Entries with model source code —
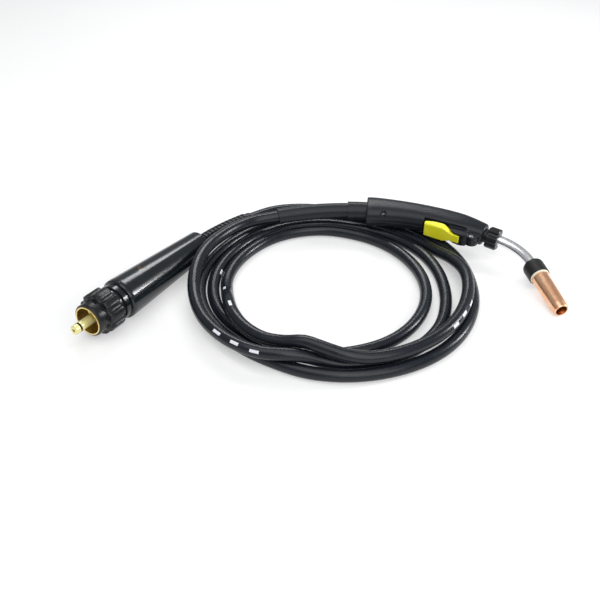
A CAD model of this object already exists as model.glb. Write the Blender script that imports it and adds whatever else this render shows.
import math
import bpy
import bmesh
from mathutils import Matrix, Vector


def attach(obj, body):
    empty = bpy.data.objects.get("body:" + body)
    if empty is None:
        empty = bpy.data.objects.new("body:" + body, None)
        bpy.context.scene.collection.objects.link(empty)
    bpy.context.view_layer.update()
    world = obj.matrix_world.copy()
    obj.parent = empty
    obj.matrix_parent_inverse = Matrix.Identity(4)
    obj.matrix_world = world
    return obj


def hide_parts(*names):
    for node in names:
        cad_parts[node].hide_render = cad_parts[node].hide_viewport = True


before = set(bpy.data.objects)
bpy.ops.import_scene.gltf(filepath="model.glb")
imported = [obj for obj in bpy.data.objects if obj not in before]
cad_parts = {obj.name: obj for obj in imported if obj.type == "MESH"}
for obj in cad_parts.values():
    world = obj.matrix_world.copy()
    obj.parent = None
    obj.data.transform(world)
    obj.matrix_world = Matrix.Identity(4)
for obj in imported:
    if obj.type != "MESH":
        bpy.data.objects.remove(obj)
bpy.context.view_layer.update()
MM = 0.001

# ---- the part's own frames, in millimetres, as in part.scad -------------------------------

TORCH_AT, TORCH_HEADING, TORCH_TILT = (-56.9, 88.65), -6.0, 9.0
COIL_AT = (-111.9, -46.35)
PLUG_AT, PLUG_HEADING = (-378.2, -110.15), 238.0
HANDLE_LEN, HANDLE_BEND = 170.0, 26.0
BOOT_LEN, BOOT_BEND = 127.0, 20.0
NECK_START, NECK_R, NECK_BEND, REACH = 21.5, 79.0, 44.0, 87.0
NECK_OUTER = 7.5
HOUSING_LEN, FRONT_R, REAR_R = 165.0, 27.0, 19.0
GUARD_LEN, GUARD_BEND = 100.0, 19.0
CABLE_R = 8.0
rad = math.radians
HANDLE_R = HANDLE_LEN / rad(HANDLE_BEND)
BOOT_R = BOOT_LEN / rad(BOOT_BEND)
GUARD_R = GUARD_LEN / rad(GUARD_BEND)
MOUTH_R = 9.4  # the nozzle's mouth rests on the floor


def arc(r, a):
    return Vector((r * math.sin(a), 0, -r * (1 - math.cos(a))))


def rot_y(a):
    return Matrix.Rotation(a, 4, "Y")


def move(x, y=0, z=0):
    return Matrix.Translation((x, y, z))


mouth = (
    arc(HANDLE_R, rad(HANDLE_BEND))
    + rot_y(rad(HANDLE_BEND)) @ (Vector((NECK_START, 0, 0)) + arc(NECK_R, rad(NECK_BEND)))
    + rot_y(rad(HANDLE_BEND + NECK_BEND)) @ Vector((REACH, 0, 0))
)
dip = math.asin(math.sin(rad(HANDLE_BEND + NECK_BEND)) * math.sin(rad(TORCH_TILT)))
TORCH_Z = MOUTH_R * math.cos(dip) - mouth.z * math.sin(rad(TORCH_TILT))
SCALE = Matrix.Scale(MM, 4)
TORCH = (
    SCALE @ move(*TORCH_AT, TORCH_Z) @ Matrix.Rotation(rad(TORCH_HEADING), 4, "Z")
    @ Matrix.Rotation(rad(TORCH_TILT - 90), 4, "X")
)


def handle_at(s):
    a = s / HANDLE_R
    return TORCH @ Matrix.Translation(arc(HANDLE_R, a)) @ rot_y(a)


TRIGGER_TO_FRONT, LUG_TO_FRONT, REAR_SCREW_S = 56.5, 14.0, 25.0
TRIGGER = handle_at(HANDLE_LEN - TRIGGER_TO_FRONT)
LUG = handle_at(HANDLE_LEN - LUG_TO_FRONT)
REAR = handle_at(REAR_SCREW_S)
FRONT = handle_at(HANDLE_LEN)
TIP = FRONT @ move(NECK_START, 0, -NECK_R) @ rot_y(rad(NECK_BEND)) @ move(0, 0, NECK_R)
PITCH = math.atan((FRONT_R - REAR_R) / HOUSING_LEN)
PLUG = (
    SCALE @ move(*PLUG_AT, FRONT_R * math.cos(PITCH)) @ Matrix.Rotation(rad(PLUG_HEADING), 4, "Z")
    @ rot_y(-PITCH)
)


# ---- camera, floor and light --------------------------------------------------------------

ELEV, DIST, FOV = 37.0, 1.08, 39.6
target = Vector((-0.1519, -0.07335, 0.0))
cam = bpy.data.objects.new("camera", bpy.data.cameras.new("camera"))
bpy.context.collection.objects.link(cam)
cam.location = target + DIST * Vector((0, -math.cos(rad(ELEV)), math.sin(rad(ELEV))))
cam.rotation_euler = (rad(90 - ELEV), 0, 0)
cam.data.sensor_fit = "AUTO"
cam.data.angle = rad(FOV)
cam.data.clip_start = 0.01
bpy.context.scene.camera = cam


def lamp(name, where, aim, power, size, size_y=None, color=(1, 1, 1)):
    data = bpy.data.lights.new(name, "AREA")
    data.energy = power
    data.color = color
    data.shape = "RECTANGLE" if size_y else "SQUARE"
    data.size = size
    if size_y:
        data.size_y = size_y
    obj = bpy.data.objects.new(name, data)
    bpy.context.collection.objects.link(obj)
    obj.location = where
    obj.rotation_euler = (Vector(aim) - Vector(where)).to_track_quat("-Z", "Y").to_euler()
    return obj


bpy.context.scene.view_settings.view_transform = "Standard"
lamp("key", (-0.35, -0.5, 1.5), (-0.15, -0.05, 0), 11, 1.5, 1.5)
lamp("side", (1.25, 0.2, 0.62), (-0.3, -0.1, 0.02), 10, 0.12, 0.5)
lamp("back", (-0.2, 1.2, 1.2), (-0.12, 0, 0), 8, 0.9, 0.3)
lamp("fill", (0.3, -1.25, 0.95), (-0.1, 0, 0), 9, 1.2)
world = bpy.data.worlds.new("studio")
world.use_nodes = True
bpy.context.scene.world = world
background = world.node_tree.nodes["Background"]
background.inputs["Color"].default_value = (0.95, 0.97, 1.0, 1)
# The world lights the object softly, and the camera sees it nearly white
WORLD_LIGHT, WORLD_SHOWN = 0.38, 0.85
world_rays = world.node_tree.nodes.new("ShaderNodeLightPath")
world_level = world.node_tree.nodes.new("ShaderNodeMapRange")
world_level.inputs["To Min"].default_value = WORLD_LIGHT
world_level.inputs["To Max"].default_value = WORLD_SHOWN
world.node_tree.links.new(world_rays.outputs["Is Camera Ray"], world_level.inputs["Value"])
world.node_tree.links.new(world_level.outputs["Result"], background.inputs["Strength"])


# ---- node materials -----------------------------------------------------------------------

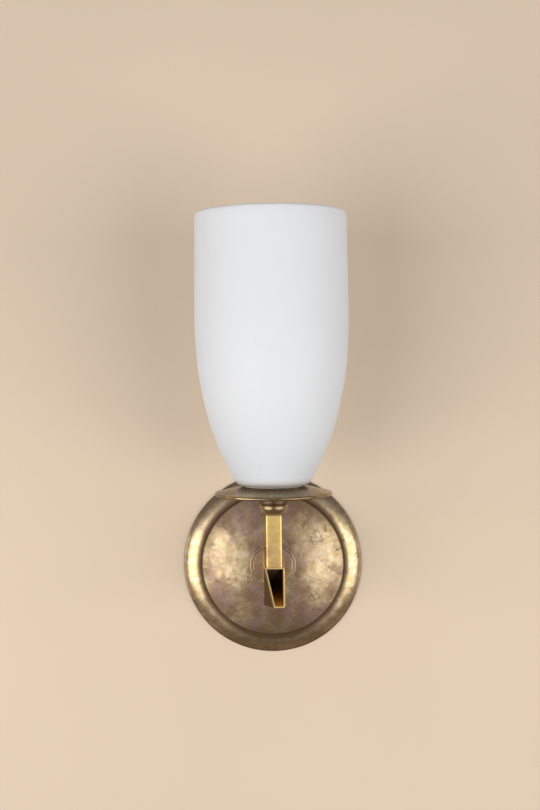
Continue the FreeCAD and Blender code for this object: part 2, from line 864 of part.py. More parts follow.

Task to complete — Extract all of the data above without altering anything.

Exercise result —
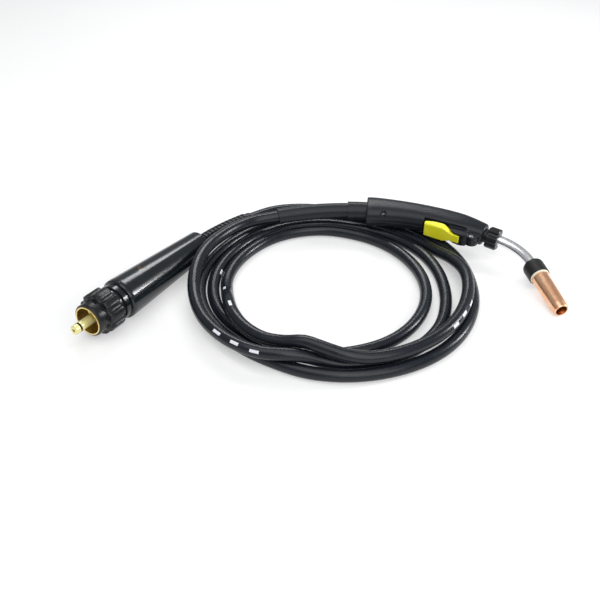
A CAD model of this object already exists as model.glb. Write the Blender script that imports it and adds whatever else this render shows.
import math
import bpy
import bmesh
from mathutils import Matrix, Vector


def attach(obj, body):
    empty = bpy.data.objects.get("body:" + body)
    if empty is None:
        empty = bpy.data.objects.new("body:" + body, None)
        bpy.context.scene.collection.objects.link(empty)
    bpy.context.view_layer.update()
    world = obj.matrix_world.copy()
    obj.parent = empty
    obj.matrix_parent_inverse = Matrix.Identity(4)
    obj.matrix_world = world
    return obj


def hide_parts(*names):
    for node in names:
        cad_parts[node].hide_render = cad_parts[node].hide_viewport = True


before = set(bpy.data.objects)
bpy.ops.import_scene.gltf(filepath="model.glb")
imported = [obj for obj in bpy.data.objects if obj not in before]
cad_parts = {obj.name: obj for obj in imported if obj.type == "MESH"}
for obj in cad_parts.values():
    world = obj.matrix_world.copy()
    obj.parent = None
    obj.data.transform(world)
    obj.matrix_world = Matrix.Identity(4)
for obj in imported:
    if obj.type != "MESH":
        bpy.data.objects.remove(obj)
bpy.context.view_layer.update()
MM = 0.001

# ---- the part's own frames, in millimetres, as in part.scad -------------------------------

TORCH_AT, TORCH_HEADING, TORCH_TILT = (-56.9, 88.65), -6.0, 9.0
COIL_AT = (-111.9, -46.35)
PLUG_AT, PLUG_HEADING = (-378.2, -110.15), 238.0
HANDLE_LEN, HANDLE_BEND = 170.0, 26.0
BOOT_LEN, BOOT_BEND = 127.0, 20.0
NECK_START, NECK_R, NECK_BEND, REACH = 21.5, 79.0, 44.0, 87.0
NECK_OUTER = 7.5
HOUSING_LEN, FRONT_R, REAR_R = 165.0, 27.0, 19.0
GUARD_LEN, GUARD_BEND = 100.0, 19.0
CABLE_R = 8.0
rad = math.radians
HANDLE_R = HANDLE_LEN / rad(HANDLE_BEND)
BOOT_R = BOOT_LEN / rad(BOOT_BEND)
GUARD_R = GUARD_LEN / rad(GUARD_BEND)
MOUTH_R = 9.4  # the nozzle's mouth rests on the floor


def arc(r, a):
    return Vector((r * math.sin(a), 0, -r * (1 - math.cos(a))))


def rot_y(a):
    return Matrix.Rotation(a, 4, "Y")


def move(x, y=0, z=0):
    return Matrix.Translation((x, y, z))


mouth = (
    arc(HANDLE_R, rad(HANDLE_BEND))
    + rot_y(rad(HANDLE_BEND)) @ (Vector((NECK_START, 0, 0)) + arc(NECK_R, rad(NECK_BEND)))
    + rot_y(rad(HANDLE_BEND + NECK_BEND)) @ Vector((REACH, 0, 0))
)
dip = math.asin(math.sin(rad(HANDLE_BEND + NECK_BEND)) * math.sin(rad(TORCH_TILT)))
TORCH_Z = MOUTH_R * math.cos(dip) - mouth.z * math.sin(rad(TORCH_TILT))
SCALE = Matrix.Scale(MM, 4)
TORCH = (
    SCALE @ move(*TORCH_AT, TORCH_Z) @ Matrix.Rotation(rad(TORCH_HEADING), 4, "Z")
    @ Matrix.Rotation(rad(TORCH_TILT - 90), 4, "X")
)


def handle_at(s):
    a = s / HANDLE_R
    return TORCH @ Matrix.Translation(arc(HANDLE_R, a)) @ rot_y(a)


TRIGGER_TO_FRONT, LUG_TO_FRONT, REAR_SCREW_S = 56.5, 14.0, 25.0
TRIGGER = handle_at(HANDLE_LEN - TRIGGER_TO_FRONT)
LUG = handle_at(HANDLE_LEN - LUG_TO_FRONT)
REAR = handle_at(REAR_SCREW_S)
FRONT = handle_at(HANDLE_LEN)
TIP = FRONT @ move(NECK_START, 0, -NECK_R) @ rot_y(rad(NECK_BEND)) @ move(0, 0, NECK_R)
PITCH = math.atan((FRONT_R - REAR_R) / HOUSING_LEN)
PLUG = (
    SCALE @ move(*PLUG_AT, FRONT_R * math.cos(PITCH)) @ Matrix.Rotation(rad(PLUG_HEADING), 4, "Z")
    @ rot_y(-PITCH)
)


# ---- camera, floor and light --------------------------------------------------------------

ELEV, DIST, FOV = 37.0, 1.08, 39.6
target = Vector((-0.1519, -0.07335, 0.0))
cam = bpy.data.objects.new("camera", bpy.data.cameras.new("camera"))
bpy.context.collection.objects.link(cam)
cam.location = target + DIST * Vector((0, -math.cos(rad(ELEV)), math.sin(rad(ELEV))))
cam.rotation_euler = (rad(90 - ELEV), 0, 0)
cam.data.sensor_fit = "AUTO"
cam.data.angle = rad(FOV)
cam.data.clip_start = 0.01
bpy.context.scene.camera = cam


def lamp(name, where, aim, power, size, size_y=None, color=(1, 1, 1)):
    data = bpy.data.lights.new(name, "AREA")
    data.energy = power
    data.color = color
    data.shape = "RECTANGLE" if size_y else "SQUARE"
    data.size = size
    if size_y:
        data.size_y = size_y
    obj = bpy.data.objects.new(name, data)
    bpy.context.collection.objects.link(obj)
    obj.location = where
    obj.rotation_euler = (Vector(aim) - Vector(where)).to_track_quat("-Z", "Y").to_euler()
    return obj


bpy.context.scene.view_settings.view_transform = "Standard"
lamp("key", (-0.35, -0.5, 1.5), (-0.15, -0.05, 0), 11, 1.5, 1.5)
lamp("side", (1.25, 0.2, 0.62), (-0.3, -0.1, 0.02), 10, 0.12, 0.5)
lamp("back", (-0.2, 1.2, 1.2), (-0.12, 0, 0), 8, 0.9, 0.3)
lamp("fill", (0.3, -1.25, 0.95), (-0.1, 0, 0), 9, 1.2)
world = bpy.data.worlds.new("studio")
world.use_nodes = True
bpy.context.scene.world = world
background = world.node_tree.nodes["Background"]
background.inputs["Color"].default_value = (0.95, 0.97, 1.0, 1)
# The world lights the object softly, and the camera sees it nearly white
WORLD_LIGHT, WORLD_SHOWN = 0.38, 0.85
world_rays = world.node_tree.nodes.new("ShaderNodeLightPath")
world_level = world.node_tree.nodes.new("ShaderNodeMapRange")
world_level.inputs["To Min"].default_value = WORLD_LIGHT
world_level.inputs["To Max"].default_value = WORLD_SHOWN
world.node_tree.links.new(world_rays.outputs["Is Camera Ray"], world_level.inputs["Value"])
world.node_tree.links.new(world_level.outputs["Result"], background.inputs["Strength"])


# ---- node materials -----------------------------------------------------------------------

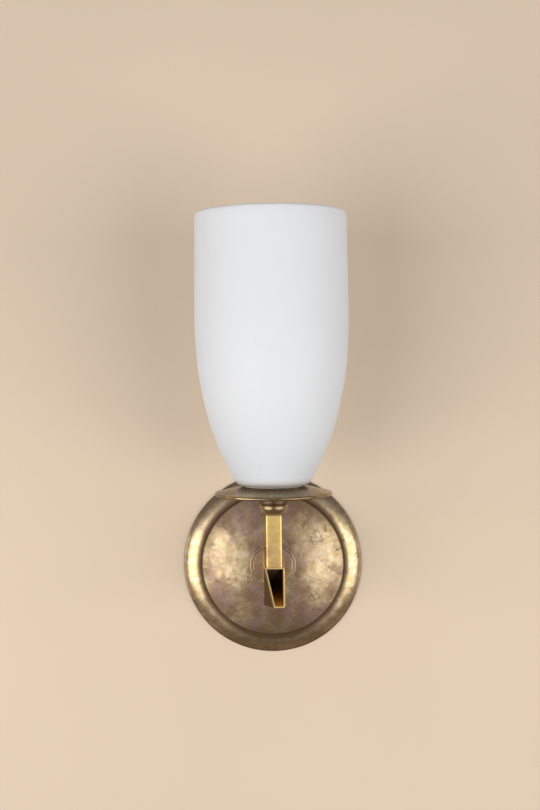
Continue the FreeCAD and Blender code for this object: part 2, from line 864 of part.py. More parts follow.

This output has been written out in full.